[RECORDS PROVIDED start]

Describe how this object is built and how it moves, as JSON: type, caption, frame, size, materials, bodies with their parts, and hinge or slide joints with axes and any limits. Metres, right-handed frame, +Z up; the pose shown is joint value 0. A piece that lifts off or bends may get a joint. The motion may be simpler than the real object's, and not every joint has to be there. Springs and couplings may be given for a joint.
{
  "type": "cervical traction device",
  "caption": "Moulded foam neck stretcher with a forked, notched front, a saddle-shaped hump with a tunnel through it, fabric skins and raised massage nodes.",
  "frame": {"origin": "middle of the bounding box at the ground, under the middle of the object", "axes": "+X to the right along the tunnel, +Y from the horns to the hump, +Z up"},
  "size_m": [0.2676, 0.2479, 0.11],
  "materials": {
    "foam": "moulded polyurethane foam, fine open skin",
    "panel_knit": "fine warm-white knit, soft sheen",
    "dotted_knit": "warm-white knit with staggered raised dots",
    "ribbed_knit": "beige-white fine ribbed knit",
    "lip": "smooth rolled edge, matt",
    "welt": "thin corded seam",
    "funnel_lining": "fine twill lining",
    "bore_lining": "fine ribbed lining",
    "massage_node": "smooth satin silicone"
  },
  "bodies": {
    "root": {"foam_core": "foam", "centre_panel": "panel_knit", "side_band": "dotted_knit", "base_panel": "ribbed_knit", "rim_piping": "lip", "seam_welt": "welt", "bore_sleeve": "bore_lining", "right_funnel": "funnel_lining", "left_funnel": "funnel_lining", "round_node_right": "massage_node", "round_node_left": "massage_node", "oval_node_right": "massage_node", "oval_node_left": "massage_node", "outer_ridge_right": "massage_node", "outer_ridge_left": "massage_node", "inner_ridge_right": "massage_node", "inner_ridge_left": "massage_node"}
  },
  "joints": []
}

[RECORDS PROVIDED end]
[RECORDS PROVIDED start]

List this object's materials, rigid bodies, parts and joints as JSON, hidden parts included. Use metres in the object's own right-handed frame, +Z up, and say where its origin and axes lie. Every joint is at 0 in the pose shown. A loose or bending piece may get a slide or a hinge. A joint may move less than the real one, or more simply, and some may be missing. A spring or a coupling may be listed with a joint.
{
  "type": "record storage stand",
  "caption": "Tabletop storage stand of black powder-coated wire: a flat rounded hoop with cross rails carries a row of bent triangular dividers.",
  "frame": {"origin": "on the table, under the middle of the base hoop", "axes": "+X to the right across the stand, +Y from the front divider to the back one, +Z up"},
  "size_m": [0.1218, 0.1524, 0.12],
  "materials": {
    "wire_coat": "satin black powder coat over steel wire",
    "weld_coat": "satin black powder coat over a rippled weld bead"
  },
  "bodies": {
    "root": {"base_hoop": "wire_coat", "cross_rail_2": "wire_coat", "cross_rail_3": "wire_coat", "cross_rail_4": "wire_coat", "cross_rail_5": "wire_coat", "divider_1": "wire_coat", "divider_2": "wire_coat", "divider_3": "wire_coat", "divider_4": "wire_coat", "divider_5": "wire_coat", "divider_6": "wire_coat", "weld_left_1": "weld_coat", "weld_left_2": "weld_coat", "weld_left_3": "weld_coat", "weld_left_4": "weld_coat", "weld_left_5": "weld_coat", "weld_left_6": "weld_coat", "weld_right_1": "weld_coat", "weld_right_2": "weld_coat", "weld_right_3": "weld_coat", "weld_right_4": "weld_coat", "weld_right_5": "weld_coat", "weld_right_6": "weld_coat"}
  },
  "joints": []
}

[RECORDS PROVIDED end]

_YOUR INSTRUCTIONS_
Display every line of the listing that contains the string "parts".

_THE RESPONSE_
Describe how this object is built and how it moves, as JSON: type, caption, frame, size, materials, bodies with their parts, and hinge or slide joints with axes and any limits. Metres, right-handed frame, +Z up; the pose shown is joint value 0. A piece that lifts off or bends may get a joint. The motion may be simpler than the real object's, and not every joint has to be there. Springs and couplings may be given for a joint.
List this object's materials, rigid bodies, parts and joints as JSON, hidden parts included. Use metres in the object's own right-handed frame, +Z up, and say where its origin and axes lie. Every joint is at 0 in the pose shown. A loose or bending piece may get a slide or a hinge. A joint may move less than the real one, or more simply, and some may be missing. A spring or a coupling may be listed with a joint.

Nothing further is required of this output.